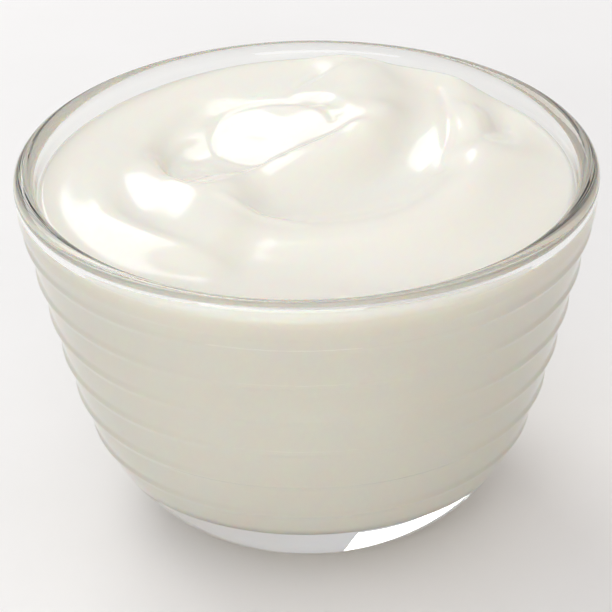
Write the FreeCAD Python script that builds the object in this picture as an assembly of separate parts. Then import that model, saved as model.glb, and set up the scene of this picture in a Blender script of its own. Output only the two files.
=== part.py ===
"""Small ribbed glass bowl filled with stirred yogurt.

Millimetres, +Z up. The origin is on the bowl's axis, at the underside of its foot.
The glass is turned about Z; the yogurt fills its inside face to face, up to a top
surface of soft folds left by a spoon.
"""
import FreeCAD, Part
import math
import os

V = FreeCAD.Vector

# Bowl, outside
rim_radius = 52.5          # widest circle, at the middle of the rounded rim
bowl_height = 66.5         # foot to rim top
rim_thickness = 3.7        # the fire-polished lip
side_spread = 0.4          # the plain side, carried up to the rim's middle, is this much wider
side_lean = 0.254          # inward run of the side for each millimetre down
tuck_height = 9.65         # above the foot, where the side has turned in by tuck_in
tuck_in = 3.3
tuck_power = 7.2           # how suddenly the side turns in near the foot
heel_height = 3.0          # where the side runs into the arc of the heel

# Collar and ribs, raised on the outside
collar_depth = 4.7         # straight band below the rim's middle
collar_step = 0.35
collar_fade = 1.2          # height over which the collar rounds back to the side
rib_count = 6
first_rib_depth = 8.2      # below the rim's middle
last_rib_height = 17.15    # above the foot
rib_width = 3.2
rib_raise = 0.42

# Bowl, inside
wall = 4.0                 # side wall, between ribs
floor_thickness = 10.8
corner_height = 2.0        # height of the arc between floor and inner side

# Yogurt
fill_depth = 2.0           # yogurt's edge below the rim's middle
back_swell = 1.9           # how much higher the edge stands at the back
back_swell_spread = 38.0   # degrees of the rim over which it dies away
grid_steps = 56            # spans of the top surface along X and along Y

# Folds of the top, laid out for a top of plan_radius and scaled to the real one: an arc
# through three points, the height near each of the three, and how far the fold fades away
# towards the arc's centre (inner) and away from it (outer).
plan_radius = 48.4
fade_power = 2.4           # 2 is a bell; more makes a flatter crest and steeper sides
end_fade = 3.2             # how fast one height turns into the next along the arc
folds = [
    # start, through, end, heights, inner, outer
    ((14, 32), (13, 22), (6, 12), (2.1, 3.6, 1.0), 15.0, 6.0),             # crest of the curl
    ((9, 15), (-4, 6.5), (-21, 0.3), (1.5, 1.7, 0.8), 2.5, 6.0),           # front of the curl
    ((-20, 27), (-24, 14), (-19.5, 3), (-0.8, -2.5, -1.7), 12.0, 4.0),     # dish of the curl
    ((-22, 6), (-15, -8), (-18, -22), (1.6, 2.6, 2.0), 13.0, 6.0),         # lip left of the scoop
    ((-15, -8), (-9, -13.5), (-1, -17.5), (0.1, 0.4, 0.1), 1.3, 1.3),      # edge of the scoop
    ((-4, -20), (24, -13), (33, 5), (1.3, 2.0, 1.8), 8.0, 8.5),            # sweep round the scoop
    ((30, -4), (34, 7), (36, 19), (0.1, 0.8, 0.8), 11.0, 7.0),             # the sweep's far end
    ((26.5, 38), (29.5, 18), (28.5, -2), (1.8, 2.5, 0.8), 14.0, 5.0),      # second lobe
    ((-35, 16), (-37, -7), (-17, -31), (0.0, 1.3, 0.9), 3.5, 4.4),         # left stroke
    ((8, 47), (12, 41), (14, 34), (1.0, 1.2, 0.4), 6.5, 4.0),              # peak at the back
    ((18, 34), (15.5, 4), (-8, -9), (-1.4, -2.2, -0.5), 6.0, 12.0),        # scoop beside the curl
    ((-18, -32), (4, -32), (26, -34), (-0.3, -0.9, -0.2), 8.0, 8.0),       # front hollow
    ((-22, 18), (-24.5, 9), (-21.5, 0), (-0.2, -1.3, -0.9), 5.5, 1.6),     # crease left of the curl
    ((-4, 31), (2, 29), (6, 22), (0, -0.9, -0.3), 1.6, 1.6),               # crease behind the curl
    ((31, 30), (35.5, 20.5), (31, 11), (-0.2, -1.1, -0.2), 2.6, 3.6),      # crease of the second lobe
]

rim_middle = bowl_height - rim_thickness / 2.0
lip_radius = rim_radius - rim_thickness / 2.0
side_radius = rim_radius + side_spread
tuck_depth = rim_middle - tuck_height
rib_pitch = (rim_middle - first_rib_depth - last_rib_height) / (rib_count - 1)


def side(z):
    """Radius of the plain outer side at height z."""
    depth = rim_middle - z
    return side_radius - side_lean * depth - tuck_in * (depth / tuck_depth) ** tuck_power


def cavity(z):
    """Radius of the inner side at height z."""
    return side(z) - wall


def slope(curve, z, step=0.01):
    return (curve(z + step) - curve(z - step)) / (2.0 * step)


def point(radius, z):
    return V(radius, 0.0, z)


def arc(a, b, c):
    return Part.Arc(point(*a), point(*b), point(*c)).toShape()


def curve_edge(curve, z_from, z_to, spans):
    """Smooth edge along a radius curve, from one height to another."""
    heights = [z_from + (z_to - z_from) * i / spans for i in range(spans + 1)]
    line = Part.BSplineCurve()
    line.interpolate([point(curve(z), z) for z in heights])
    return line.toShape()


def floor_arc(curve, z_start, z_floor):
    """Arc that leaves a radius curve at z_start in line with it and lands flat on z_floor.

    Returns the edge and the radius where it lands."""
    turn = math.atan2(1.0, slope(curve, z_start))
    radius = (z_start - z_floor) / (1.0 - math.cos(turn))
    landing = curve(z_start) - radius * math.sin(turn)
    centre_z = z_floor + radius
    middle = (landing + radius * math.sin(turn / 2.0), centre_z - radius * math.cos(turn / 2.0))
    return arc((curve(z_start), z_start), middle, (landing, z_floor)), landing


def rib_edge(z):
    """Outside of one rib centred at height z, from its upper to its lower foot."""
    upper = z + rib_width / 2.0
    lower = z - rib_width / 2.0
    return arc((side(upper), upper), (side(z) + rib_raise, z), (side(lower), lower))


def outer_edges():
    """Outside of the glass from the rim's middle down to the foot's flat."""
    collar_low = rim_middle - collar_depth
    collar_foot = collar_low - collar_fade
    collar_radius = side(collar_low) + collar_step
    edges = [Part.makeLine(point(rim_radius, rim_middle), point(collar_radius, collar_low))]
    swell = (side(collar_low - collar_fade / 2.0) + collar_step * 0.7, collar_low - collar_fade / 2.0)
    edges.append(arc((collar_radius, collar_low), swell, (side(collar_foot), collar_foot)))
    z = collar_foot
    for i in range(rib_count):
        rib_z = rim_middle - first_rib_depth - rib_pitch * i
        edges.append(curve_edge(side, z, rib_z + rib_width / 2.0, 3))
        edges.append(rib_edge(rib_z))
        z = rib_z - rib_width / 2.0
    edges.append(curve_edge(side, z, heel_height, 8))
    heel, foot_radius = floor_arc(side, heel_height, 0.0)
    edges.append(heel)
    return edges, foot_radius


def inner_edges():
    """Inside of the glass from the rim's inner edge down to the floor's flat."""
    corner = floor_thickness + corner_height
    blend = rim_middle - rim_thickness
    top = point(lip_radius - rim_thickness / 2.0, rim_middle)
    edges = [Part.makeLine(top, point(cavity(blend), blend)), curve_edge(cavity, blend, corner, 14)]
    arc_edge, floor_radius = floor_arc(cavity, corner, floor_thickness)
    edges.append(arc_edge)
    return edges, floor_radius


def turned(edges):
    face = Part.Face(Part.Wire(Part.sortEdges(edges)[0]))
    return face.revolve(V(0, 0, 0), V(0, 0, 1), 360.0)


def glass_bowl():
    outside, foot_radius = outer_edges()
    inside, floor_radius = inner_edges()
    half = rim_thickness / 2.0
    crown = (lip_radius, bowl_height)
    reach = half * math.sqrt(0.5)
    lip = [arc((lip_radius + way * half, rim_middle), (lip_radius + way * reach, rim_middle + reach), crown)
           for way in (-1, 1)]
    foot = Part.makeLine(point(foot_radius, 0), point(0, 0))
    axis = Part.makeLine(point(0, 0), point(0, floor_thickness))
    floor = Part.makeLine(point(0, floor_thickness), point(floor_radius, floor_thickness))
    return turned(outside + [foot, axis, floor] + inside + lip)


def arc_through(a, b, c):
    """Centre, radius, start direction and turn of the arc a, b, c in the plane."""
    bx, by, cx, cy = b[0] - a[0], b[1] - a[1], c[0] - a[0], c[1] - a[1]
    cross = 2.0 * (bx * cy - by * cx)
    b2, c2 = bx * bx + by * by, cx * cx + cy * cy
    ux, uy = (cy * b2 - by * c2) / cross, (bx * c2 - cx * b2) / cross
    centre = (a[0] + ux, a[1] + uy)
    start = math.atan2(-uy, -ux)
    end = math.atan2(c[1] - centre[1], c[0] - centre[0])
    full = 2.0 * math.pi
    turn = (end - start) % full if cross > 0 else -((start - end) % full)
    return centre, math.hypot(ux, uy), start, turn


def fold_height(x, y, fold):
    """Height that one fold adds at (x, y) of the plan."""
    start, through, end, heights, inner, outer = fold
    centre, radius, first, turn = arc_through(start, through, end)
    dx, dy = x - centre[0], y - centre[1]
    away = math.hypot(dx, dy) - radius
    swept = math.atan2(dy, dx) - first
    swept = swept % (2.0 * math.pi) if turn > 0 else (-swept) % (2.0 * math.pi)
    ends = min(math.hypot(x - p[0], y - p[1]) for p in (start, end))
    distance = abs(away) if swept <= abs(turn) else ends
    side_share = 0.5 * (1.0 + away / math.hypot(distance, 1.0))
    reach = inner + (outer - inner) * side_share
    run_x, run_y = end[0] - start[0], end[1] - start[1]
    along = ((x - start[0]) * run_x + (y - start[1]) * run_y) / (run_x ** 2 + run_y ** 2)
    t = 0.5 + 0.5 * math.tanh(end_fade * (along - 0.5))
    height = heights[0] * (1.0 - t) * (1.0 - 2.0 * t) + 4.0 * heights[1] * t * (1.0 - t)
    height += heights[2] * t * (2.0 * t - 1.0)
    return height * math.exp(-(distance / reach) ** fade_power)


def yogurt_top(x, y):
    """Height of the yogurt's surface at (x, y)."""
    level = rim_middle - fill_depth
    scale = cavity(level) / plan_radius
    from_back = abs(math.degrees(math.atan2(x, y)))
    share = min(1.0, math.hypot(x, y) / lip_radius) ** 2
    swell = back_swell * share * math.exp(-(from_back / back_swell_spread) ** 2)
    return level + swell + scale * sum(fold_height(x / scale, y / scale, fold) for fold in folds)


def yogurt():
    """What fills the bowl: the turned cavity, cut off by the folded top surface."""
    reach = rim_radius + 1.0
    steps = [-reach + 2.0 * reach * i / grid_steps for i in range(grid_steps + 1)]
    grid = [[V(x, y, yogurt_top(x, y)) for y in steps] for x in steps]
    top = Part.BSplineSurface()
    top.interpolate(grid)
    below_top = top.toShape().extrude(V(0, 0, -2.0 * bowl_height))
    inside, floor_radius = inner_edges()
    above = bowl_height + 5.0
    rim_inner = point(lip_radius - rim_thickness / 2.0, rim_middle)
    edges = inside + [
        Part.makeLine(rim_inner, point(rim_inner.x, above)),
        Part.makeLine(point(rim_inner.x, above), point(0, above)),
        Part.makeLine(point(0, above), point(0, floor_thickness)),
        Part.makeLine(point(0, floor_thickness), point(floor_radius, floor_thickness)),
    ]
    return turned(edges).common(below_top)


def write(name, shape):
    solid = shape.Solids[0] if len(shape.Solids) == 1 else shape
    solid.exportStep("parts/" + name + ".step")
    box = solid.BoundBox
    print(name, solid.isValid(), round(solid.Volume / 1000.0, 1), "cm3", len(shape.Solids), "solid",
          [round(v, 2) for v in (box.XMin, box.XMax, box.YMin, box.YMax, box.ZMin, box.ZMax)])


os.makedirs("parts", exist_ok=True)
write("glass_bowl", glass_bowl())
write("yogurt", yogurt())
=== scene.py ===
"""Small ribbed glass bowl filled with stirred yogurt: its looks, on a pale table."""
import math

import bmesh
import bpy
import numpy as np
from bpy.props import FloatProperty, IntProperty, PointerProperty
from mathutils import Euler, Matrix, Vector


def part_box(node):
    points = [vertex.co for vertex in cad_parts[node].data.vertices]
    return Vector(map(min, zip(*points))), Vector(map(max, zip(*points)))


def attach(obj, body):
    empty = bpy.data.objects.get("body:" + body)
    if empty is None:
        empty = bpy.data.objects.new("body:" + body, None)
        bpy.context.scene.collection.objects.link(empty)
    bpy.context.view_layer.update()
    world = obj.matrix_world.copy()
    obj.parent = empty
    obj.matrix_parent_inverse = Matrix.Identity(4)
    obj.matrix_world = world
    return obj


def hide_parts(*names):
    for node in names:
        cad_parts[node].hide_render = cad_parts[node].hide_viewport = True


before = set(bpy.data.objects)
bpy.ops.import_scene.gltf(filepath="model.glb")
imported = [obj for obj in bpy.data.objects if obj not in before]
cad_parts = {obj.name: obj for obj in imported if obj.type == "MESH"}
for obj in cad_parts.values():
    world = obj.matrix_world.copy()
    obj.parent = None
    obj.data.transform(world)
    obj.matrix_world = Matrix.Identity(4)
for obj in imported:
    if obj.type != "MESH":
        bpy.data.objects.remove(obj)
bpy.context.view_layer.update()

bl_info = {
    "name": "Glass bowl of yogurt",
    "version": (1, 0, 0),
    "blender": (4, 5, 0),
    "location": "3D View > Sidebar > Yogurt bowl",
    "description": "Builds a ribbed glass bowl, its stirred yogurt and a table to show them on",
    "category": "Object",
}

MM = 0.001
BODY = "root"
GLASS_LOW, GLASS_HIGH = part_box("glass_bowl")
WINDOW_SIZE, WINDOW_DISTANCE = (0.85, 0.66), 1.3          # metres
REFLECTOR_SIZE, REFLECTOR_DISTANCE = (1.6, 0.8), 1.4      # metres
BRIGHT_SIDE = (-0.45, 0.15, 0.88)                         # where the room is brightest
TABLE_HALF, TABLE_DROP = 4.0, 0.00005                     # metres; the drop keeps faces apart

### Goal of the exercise
Restate word for word only the lines running from the beginning of the data to the line holding "corner_height = 2.0", both included.

### Result
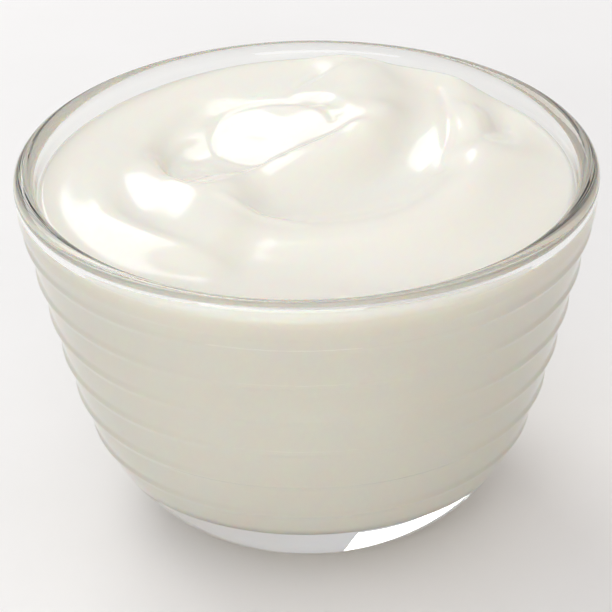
Write the FreeCAD Python script that builds the object in this picture as an assembly of separate parts. Then import that model, saved as model.glb, and set up the scene of this picture in a Blender script of its own. Output only the two files.
=== part.py ===
"""Small ribbed glass bowl filled with stirred yogurt.

Millimetres, +Z up. The origin is on the bowl's axis, at the underside of its foot.
The glass is turned about Z; the yogurt fills its inside face to face, up to a top
surface of soft folds left by a spoon.
"""
import FreeCAD, Part
import math
import os

V = FreeCAD.Vector

# Bowl, outside
rim_radius = 52.5          # widest circle, at the middle of the rounded rim
bowl_height = 66.5         # foot to rim top
rim_thickness = 3.7        # the fire-polished lip
side_spread = 0.4          # the plain side, carried up to the rim's middle, is this much wider
side_lean = 0.254          # inward run of the side for each millimetre down
tuck_height = 9.65         # above the foot, where the side has turned in by tuck_in
tuck_in = 3.3
tuck_power = 7.2           # how suddenly the side turns in near the foot
heel_height = 3.0          # where the side runs into the arc of the heel

# Collar and ribs, raised on the outside
collar_depth = 4.7         # straight band below the rim's middle
collar_step = 0.35
collar_fade = 1.2          # height over which the collar rounds back to the side
rib_count = 6
first_rib_depth = 8.2      # below the rim's middle
last_rib_height = 17.15    # above the foot
rib_width = 3.2
rib_raise = 0.42

# Bowl, inside
wall = 4.0                 # side wall, between ribs
floor_thickness = 10.8
corner_height = 2.0        # height of the arc between floor and inner side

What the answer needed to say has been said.